S-Net
- Manufacturer: Technische Universität Berlin
- Country of origin: Germany
- Operator: Technische Universität Berlin
- Applications: inter-satellite communications

Specifications
- Launch mass: 9 kilograms (20 lb)
- Power: solar cells, batteries
- Equipment: S-Band transceiver
- Regime: Low Earth Orbit
- Design life: 1 year

Production
- Status: In Service
- Built: 4
- Launched: 4
- Operational: 4

= S-Net =

S-Net is a worldwide inter-satellite communications network consisting of four satellites and being operated by Technische Universität Berlin.

==Description==
The project has the goal to investigate and demonstrate inter-satellite communication technology within a distributed and autonomously operating nanosatellite network.

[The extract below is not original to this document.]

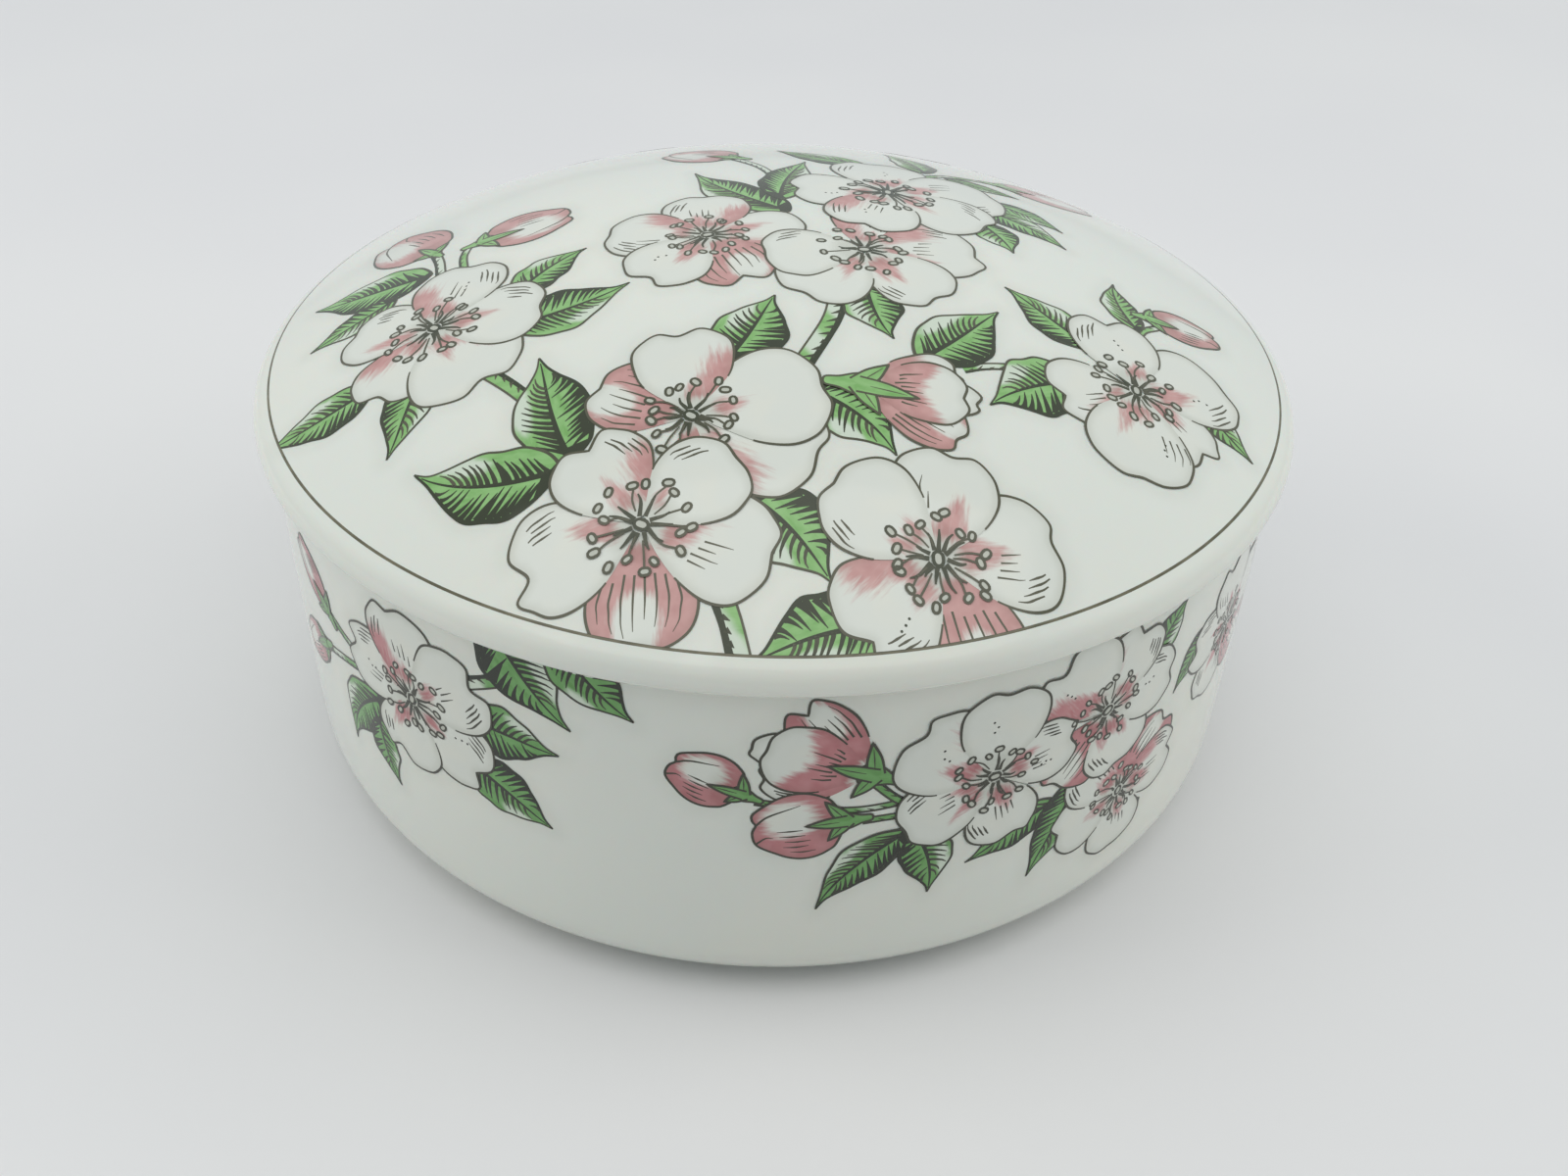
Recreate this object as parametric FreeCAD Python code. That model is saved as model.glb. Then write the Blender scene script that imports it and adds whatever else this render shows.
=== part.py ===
"""Round porcelain powder jar: an open bowl and a domed lid that lifts off.

Frame: millimetres, +Z up along the jar's axis, origin at the centre of the
face that the foot ring stands on.
"""
import FreeCAD, Part
import math
import os

# ---- driving dimensions ---------------------------------------------------
LID_DIAMETER = 120.0          # across the lid's edge, the widest part of the jar
BOWL_DIAMETER = 117.0         # across the bowl's outer wall, just under the lid
BOWL_HEIGHT = 44.0            # standing face to rim
LID_RISE = 18.5               # rim to the crown of the lid

# bowl
BOWL_WALL = 3.0               # wall thickness at the rim
BOWL_TAPER = 0.3              # how much the outer radius shrinks down to the base
BOWL_BELLY = 0.15             # how far the wall bulges past a straight line
BOWL_BASE_ROUND = 6.5         # outer radius between wall and base
BOWL_FLOOR = 3.4              # floor thickness
BOWL_FLOOR_ROUND = 6.0        # inner radius between wall and floor
RIM_ROUND = 0.9               # both edges of the rim

# foot ring under the bowl
FOOT_OUTER_RADIUS = 49.4
FOOT_WIDTH = 2.6
FOOT_HEIGHT = 1.0             # base edge above the standing face
FOOT_RECESS = 1.5             # underside inside the ring, above the standing face
FOOT_FLANK = 0.8              # run of each sloping side of the ring

# lid
STRIPE_RADIUS = 58.0          # pinstripe circle near the lid's edge
STRIPE_HEIGHT = 3.5           # pinstripe above the bowl's rim
LID_THICKNESS = 3.0
LID_SHOULDER_ROUND = 2.6      # dome into edge
LID_EDGE_ROUND = 0.8          # edge into the seat
FLANGE_CLEARANCE = 1.2        # flange to the bowl's wall, all round
FLANGE_WIDTH = 2.4
FLANGE_DEPTH = 4.0            # flange below the bowl's rim
FLANGE_ROUND = 0.9            # both edges of its foot
FLANGE_ROOT_ROUND = 2.5       # flange into the underside of the dome

# pinstripe, enamel that has sunk a little into the glaze
STRIPE_WIDTH = 0.36
STRIPE_SUNK = 0.15
STRIPE_PROUD = 0.02

# ---- worked out from the above --------------------------------------------
LID_RADIUS = LID_DIAMETER / 2
BOWL_RADIUS = BOWL_DIAMETER / 2
MOUTH_RADIUS = BOWL_RADIUS - BOWL_WALL
DOME_RISE = LID_RISE - STRIPE_HEIGHT
DOME_RADIUS = (STRIPE_RADIUS ** 2 + DOME_RISE ** 2) / (2 * DOME_RISE)
DOME_CENTRE_Z = BOWL_HEIGHT + LID_RISE - DOME_RADIUS
TOLERANCE = 1e-4


def at(radius, height):
    """A point of a profile, in the plane through the axis."""
    return FreeCAD.Vector(radius, 0, height)


def line(start, end):
    return Part.LineSegment(start, end).toShape()


def arc(start, middle, end):
    return Part.Arc(start, middle, end).toShape()


def polyline(points):
    return [line(a, b) for a, b in zip(points, points[1:])]


def turned(edges):
    """The solid that a closed profile sweeps round the jar's axis."""
    face = Part.Face(Part.Wire(edges))
    return face.revolve(FreeCAD.Vector(0, 0, 0), FreeCAD.Vector(0, 0, 1), 360)


def rounded(solid, radius, circles):
    """Round the circular edges of a solid given as (radius, height) pairs."""
    chosen = []
    for edge in solid.Edges:
        if edge.Degenerated or not isinstance(edge.Curve, Part.Circle):
            continue
        here = (edge.Curve.Radius, edge.Curve.Center.z)
        if any(math.dist(here, circle) < TOLERANCE for circle in circles):
            chosen.append(edge)
    if len(chosen) != len(circles):
        raise RuntimeError(f"found {len(chosen)} of the edges {circles}")
    return solid.makeFillet(radius, chosen)


def dome_height(radius, offset=0.0):
    """Height of the dome's sphere, moved out by offset, over a given radius."""
    return DOME_CENTRE_Z + math.sqrt((DOME_RADIUS + offset) ** 2 - radius ** 2)


def dome_arc(start_radius, end_radius, offset=0.0):
    """Profile arc along the dome's sphere, moved out by offset."""
    radii = (start_radius, (start_radius + end_radius) / 2, end_radius)
    return arc(*[at(radius, dome_height(radius, offset)) for radius in radii])


def make_bowl():
    base_radius = BOWL_RADIUS - BOWL_TAPER
    floor_radius = MOUTH_RADIUS - BOWL_TAPER
    floor_z = FOOT_RECESS + BOWL_FLOOR
    belly_radius = BOWL_RADIUS - BOWL_TAPER / 2 + BOWL_BELLY
    belly_z = (FOOT_HEIGHT + BOWL_HEIGHT) / 2
    foot_inner_radius = FOOT_OUTER_RADIUS - FOOT_WIDTH
    underside = [
        at(0, floor_z),
        at(0, FOOT_RECESS),
        at(foot_inner_radius - FOOT_FLANK, FOOT_RECESS),
        at(foot_inner_radius, 0),
        at(FOOT_OUTER_RADIUS, 0),
        at(FOOT_OUTER_RADIUS + FOOT_FLANK, FOOT_HEIGHT),
        at(base_radius, FOOT_HEIGHT),
    ]
    outer_wall = arc(underside[-1], at(belly_radius, belly_z), at(BOWL_RADIUS, BOWL_HEIGHT))
    inside = [
        at(BOWL_RADIUS, BOWL_HEIGHT),
        at(MOUTH_RADIUS, BOWL_HEIGHT),
        at(floor_radius, floor_z),
        at(0, floor_z),
    ]
    bowl = turned(polyline(underside) + [outer_wall] + polyline(inside))
    bowl = rounded(bowl, BOWL_BASE_ROUND, [(base_radius, FOOT_HEIGHT)])
    bowl = rounded(bowl, BOWL_FLOOR_ROUND, [(floor_radius, floor_z)])
    rim = [(BOWL_RADIUS, BOWL_HEIGHT), (MOUTH_RADIUS, BOWL_HEIGHT)]
    return rounded(bowl, RIM_ROUND, rim)


def make_pinstripe():
    """Thin ring of enamel that follows the dome."""
    inner = STRIPE_RADIUS - STRIPE_WIDTH / 2
    outer = STRIPE_RADIUS + STRIPE_WIDTH / 2

    def side(radius):
        return line(
            at(radius, dome_height(radius, -STRIPE_SUNK)),
            at(radius, dome_height(radius, STRIPE_PROUD)),
        )

    top = dome_arc(inner, outer, STRIPE_PROUD)
    bottom = dome_arc(outer, inner, -STRIPE_SUNK)
    return turned([side(inner), top, side(outer), bottom])


def make_lid():
    flange_outer = MOUTH_RADIUS - FLANGE_CLEARANCE
    flange_inner = flange_outer - FLANGE_WIDTH
    flange_z = BOWL_HEIGHT - FLANGE_DEPTH
    edge_z = dome_height(LID_RADIUS)
    root_z = dome_height(flange_inner, -LID_THICKNESS)
    crown_z = BOWL_HEIGHT + LID_RISE
    dome = dome_arc(0, LID_RADIUS)
    edge_and_flange = polyline([
        at(LID_RADIUS, edge_z),
        at(LID_RADIUS, BOWL_HEIGHT),
        at(flange_outer, BOWL_HEIGHT),
        at(flange_outer, flange_z),
        at(flange_inner, flange_z),
        at(flange_inner, root_z),
    ])
    underside = dome_arc(flange_inner, 0, -LID_THICKNESS)
    axis = line(at(0, crown_z - LID_THICKNESS), at(0, crown_z))
    lid = turned([dome] + edge_and_flange + [underside, axis])
    lid = rounded(lid, LID_SHOULDER_ROUND, [(LID_RADIUS, edge_z)])
    lid = rounded(lid, LID_EDGE_ROUND, [(LID_RADIUS, BOWL_HEIGHT)])
    lid = rounded(lid, FLANGE_ROUND, [(flange_outer, flange_z), (flange_inner, flange_z)])
    return rounded(lid, FLANGE_ROOT_ROUND, [(flange_inner, root_z)])


def main():
    pinstripe = make_pinstripe()
    parts = {
        "bowl": make_bowl(),
        "lid": make_lid().cut(pinstripe),
        "lid_pinstripe": pinstripe,
    }
    os.makedirs("parts", exist_ok=True)
    for name, shape in parts.items():
        if not shape.isValid() or len(shape.Solids) != 1:
            raise RuntimeError(f"{name} is not one valid solid")
        shape.Solids[0].exportStep(f"parts/{name}.step")
        box = shape.BoundBox
        print(f"{name}: {shape.Volume / 1000:.2f} cm3, z {box.ZMin:.2f} to {box.ZMax:.2f} mm")


main()
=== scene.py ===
"""White porcelain powder jar, printed with sprays of blossom under a clear glaze.

Artwork is drawn flat in millimetres: on the lid as seen from above, and on the
bowl unrolled, with the distance round the wall from the front and the height.
"""
import math
import random
import bpy
import numpy as np
from mathutils import Matrix, Vector
from mathutils.geometry import delaunay_2d_cdt
from mathutils.kdtree import KDTree


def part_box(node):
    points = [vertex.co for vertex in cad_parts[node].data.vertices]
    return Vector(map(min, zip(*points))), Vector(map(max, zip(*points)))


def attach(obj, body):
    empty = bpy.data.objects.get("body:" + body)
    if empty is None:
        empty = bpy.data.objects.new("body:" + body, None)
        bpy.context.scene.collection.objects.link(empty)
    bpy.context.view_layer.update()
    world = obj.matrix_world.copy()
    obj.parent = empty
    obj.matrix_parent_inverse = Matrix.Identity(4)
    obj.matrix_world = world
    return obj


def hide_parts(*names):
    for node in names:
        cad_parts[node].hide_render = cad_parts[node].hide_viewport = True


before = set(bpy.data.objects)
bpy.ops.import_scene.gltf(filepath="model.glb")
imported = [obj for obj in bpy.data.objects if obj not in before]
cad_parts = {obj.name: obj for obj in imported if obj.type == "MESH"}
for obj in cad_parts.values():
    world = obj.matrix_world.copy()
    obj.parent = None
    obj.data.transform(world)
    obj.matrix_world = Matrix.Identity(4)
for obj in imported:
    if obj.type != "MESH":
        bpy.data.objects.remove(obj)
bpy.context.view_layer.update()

# ---- sizes in millimetres ----
MM = 0.001


def corners(node):
    low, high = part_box(node)
    return Vector(low) / MM, Vector(high) / MM


bowl_low, bowl_high = corners("bowl")
lid_low, lid_high = corners("lid")
RIM_Z = bowl_high.z
CROWN_Z = lid_high.z
FLANGE_Z = lid_low.z
LID_RADIUS = lid_high.x
BOWL_RADIUS = bowl_high.x

WALL = 3.0
TAPER = 0.3
BELLY = 0.15
BASE_ROUND = 6.5
FLOOR_Z = 4.9
FLOOR_ROUND = 6.0
RIM_ROUND = 0.9
FOOT_Z = 1.0
RECESS_Z = 1.5
FOOT_RADII = (46.0, 46.8, 49.4, 50.2)
FLAT_RING = 20.0  # radius of a ring of points on the flat floor and in the recess

STRIPE_RADIUS = 58.0
STRIPE_RISE = 3.5
STRIPE_WIDTH = 0.3
STRIPE_SECTION = (  # share of its width across, and height above the dome
    (-0.5, -0.008), (-0.4, 0.004), (0, 0.006), (0.4, 0.004), (0.5, -0.008))
LID_THICKNESS = 3.0
SHOULDER_ROUND = 2.6
EDGE_ROUND = 0.8
FLANGE_CLEARANCE = 1.2
FLANGE_WIDTH = 2.4
FLANGE_ROUND = 0.9
ROOT_ROUND = 2.5

MOUTH_RADIUS = BOWL_RADIUS - WALL
FLANGE_OUTER = MOUTH_RADIUS - FLANGE_CLEARANCE
FLANGE_INNER = FLANGE_OUTER - FLANGE_WIDTH
DOME_RISE = CROWN_Z - RIM_Z - STRIPE_RISE
DOME_RADIUS = (STRIPE_RADIUS ** 2 + DOME_RISE ** 2) / (2 * DOME_RISE)
DOME_Z = CROWN_Z - DOME_RADIUS
TURN_STEPS = 384
SHARP_ANGLE = 50  # edges that turn by more degrees stay sharp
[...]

All satellites are equipped with a S-Band radio emitter and receiver, which not only enables communication with the ground-based control center but also allows for communication between the individual satellites. The number of satellites in the network was set to four as this number represents the best cost-benefit-ratio. With four satellites, a total of six independent communication links are possible, while only three are possible with three satellites. Moreover, four is the lowest number that enables multi-hop communication.
The satellites are powered by solar cells and batteries and have a planned lifetime of one year.
Future applications of the technology may be more effective monitoring of global issues like climate change, disaster management, maritime systems monitoring and even enable satellite constellations for high-bandwidth internet access.

==Launch==
The four satellites were successfully launched on a Soyuz-2.1A rocket from Vostochny Site 1S in Russia on 1 February 2018. The launch was originally scheduled for 22 December 2017, however due to the failure of a Soyuz-2.1B rocket, Roscosmos decided to delay the mission. The spacecraft were released into orbit at an altitude of approximately 580 kilometers at an interval of 10 seconds. The launch represents the tenth mission of the TU Berlin, sending a total of 16 satellites to space.